More information about the DPDK DSA driver could be found at: http://doc.dpdk.org/guides/dmadevs/idxd.html.

Note Current DPDK with Intel DSA driver supports only dedicated work queues (DWQ) and not shared work queues.

After configuring the Intel DSA device through accel-config/binding to userspace driver like vfio-pci, you can also use the "dmafwd" sample app in DPDK to validate its performance. Assuming DPDK libraries are already built, build the dmadfwd sample app and then run:

meson configure -Dexamples=dma
./examples/dpdk-dma -l <core_list> <traffic source> -- -i 1 -s 2048 -c hw -p 0x1 -q 1

where the traffic source can be a NIC port/pcap device/null device etc.

For more information about the app, see the Sample Application User Guide

Note Since dmadev library supports telemetry, you can get the Intel DSA device info and statistics using the telemetry interface when used by a DPDK app. For more information, see Querying Device Statistics.

Code Availability


The DPDK repo is located at: https://github.com/istokes/dpdk/tree/dma-tracking

Once cloned, ensure you are on the branch: dma-tracking:

cd dpdk
git checkout dma-tracking

Build DPDK as usual as there are no build options/changes required to enable DSA.

Open vSwitch (OvS)

Locate and clone the OvS repository.

Once cloned, ensure you are on the branch dpdk-dma-tracking:

cd ovs
git checkout dpdk-dma-tracking

Build OvS as usual as there are no build options or changes required to enable Intel DSA.

Note The DPDK vhost and dmadev APIs used in OvS for this feature are currently marked experimental.

Enable Intel DSA in OvS with DPDK

Intel DSA can be enabled in OvS using the following command:

ovs-vsctl --no-wait set Open_vSwitch . other_config:vhost-async-support=true
  • Issuing this requires ovs-vswitchd daemon to be restarted.
  • The default value is false.
  • It is required to have Intel DMA devices visible to DPDK before OvS launch either by binding them to the userspace driver like vfio-pci or through other facilities as mentioned in the DPDK driver documentation.
  • The current assignment model is one DPDK dmadev device per data plane thread in OvS. If no Intel DMA device is found for that thread, it will fall back to perform CPU copy, but may impact performance.
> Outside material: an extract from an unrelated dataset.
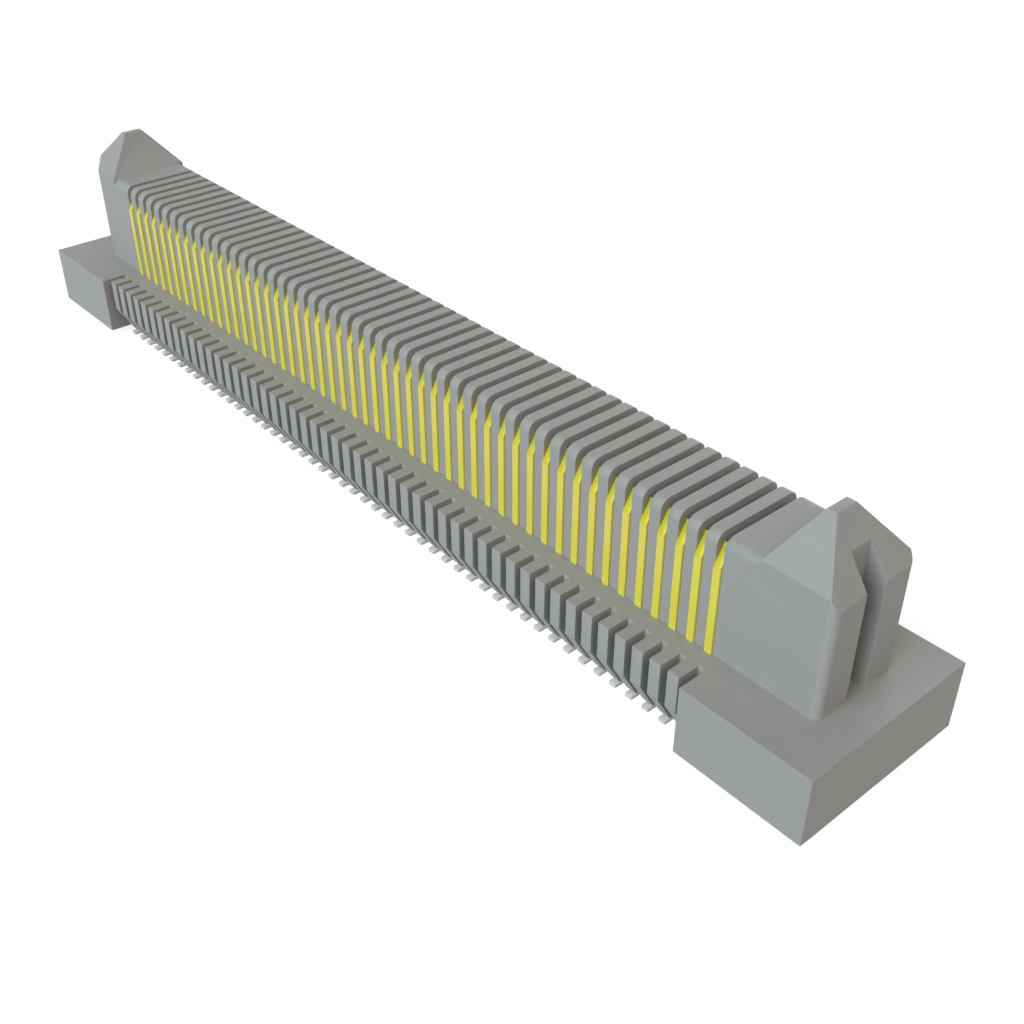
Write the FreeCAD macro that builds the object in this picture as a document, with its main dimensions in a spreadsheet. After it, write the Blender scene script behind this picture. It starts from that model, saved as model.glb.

Hence, users are recommended to ensure there are enough Intel DMA devices available before launching OvS.
  • The NUMA-aware assignment of dmadev devices to data plane threads is automatically handled by iterating over the available dmadev devices (based on dmadev-id) and assumes there is only one vchannel supported per device. 
  • For more information on the dmadev design/architecture, see the DPDK documentation.

Performance Tuning

CPU Copy Optimization for Small Packets

Intel DSA copy is observed to be better performant for large packets compared to CPU, but for small packets, the cost of creating the descriptor and awaiting the completion is significant compared to the time to do the copy on the CPU. This can lead to scenarios where small copies are faster when performed on the CPU. So, you can get the best of both modes if Intel DSA is used for large packets and CPU for small packets while preserving the packet ordering.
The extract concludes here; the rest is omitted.